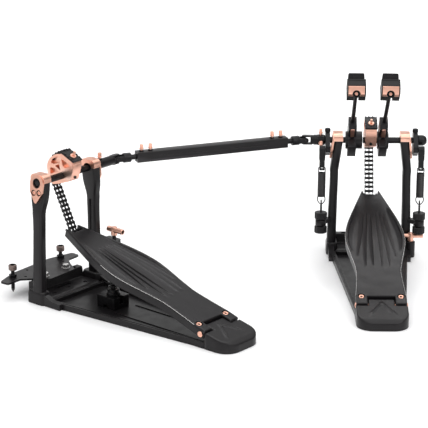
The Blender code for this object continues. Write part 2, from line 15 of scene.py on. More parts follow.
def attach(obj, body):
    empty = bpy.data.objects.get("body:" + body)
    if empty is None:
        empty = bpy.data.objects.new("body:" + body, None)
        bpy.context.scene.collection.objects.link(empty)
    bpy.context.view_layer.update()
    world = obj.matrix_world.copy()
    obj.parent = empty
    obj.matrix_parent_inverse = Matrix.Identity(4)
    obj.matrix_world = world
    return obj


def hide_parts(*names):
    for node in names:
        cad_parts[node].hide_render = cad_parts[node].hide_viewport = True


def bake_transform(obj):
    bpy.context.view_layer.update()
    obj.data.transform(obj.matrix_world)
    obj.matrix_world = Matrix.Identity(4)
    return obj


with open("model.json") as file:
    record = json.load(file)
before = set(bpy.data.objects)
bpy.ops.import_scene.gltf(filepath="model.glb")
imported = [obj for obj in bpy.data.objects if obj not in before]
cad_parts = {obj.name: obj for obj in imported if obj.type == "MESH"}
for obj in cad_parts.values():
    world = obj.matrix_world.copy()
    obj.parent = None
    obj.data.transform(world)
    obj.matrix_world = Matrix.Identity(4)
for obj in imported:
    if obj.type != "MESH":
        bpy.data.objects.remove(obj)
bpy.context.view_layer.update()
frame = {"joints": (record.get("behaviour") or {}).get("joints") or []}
· · · · ·
▸ WHAT THE TASK ASKS: Extract exactly the lines between the line containing "obj.data.transform(world)" and the end of the data, including both.

▸ ANSWER BELOW:
    obj.data.transform(world)
    obj.matrix_world = Matrix.Identity(4)
for obj in imported:
    if obj.type != "MESH":
        bpy.data.objects.remove(obj)
bpy.context.view_layer.update()
frame = {"joints": (record.get("behaviour") or {}).get("joints") or []}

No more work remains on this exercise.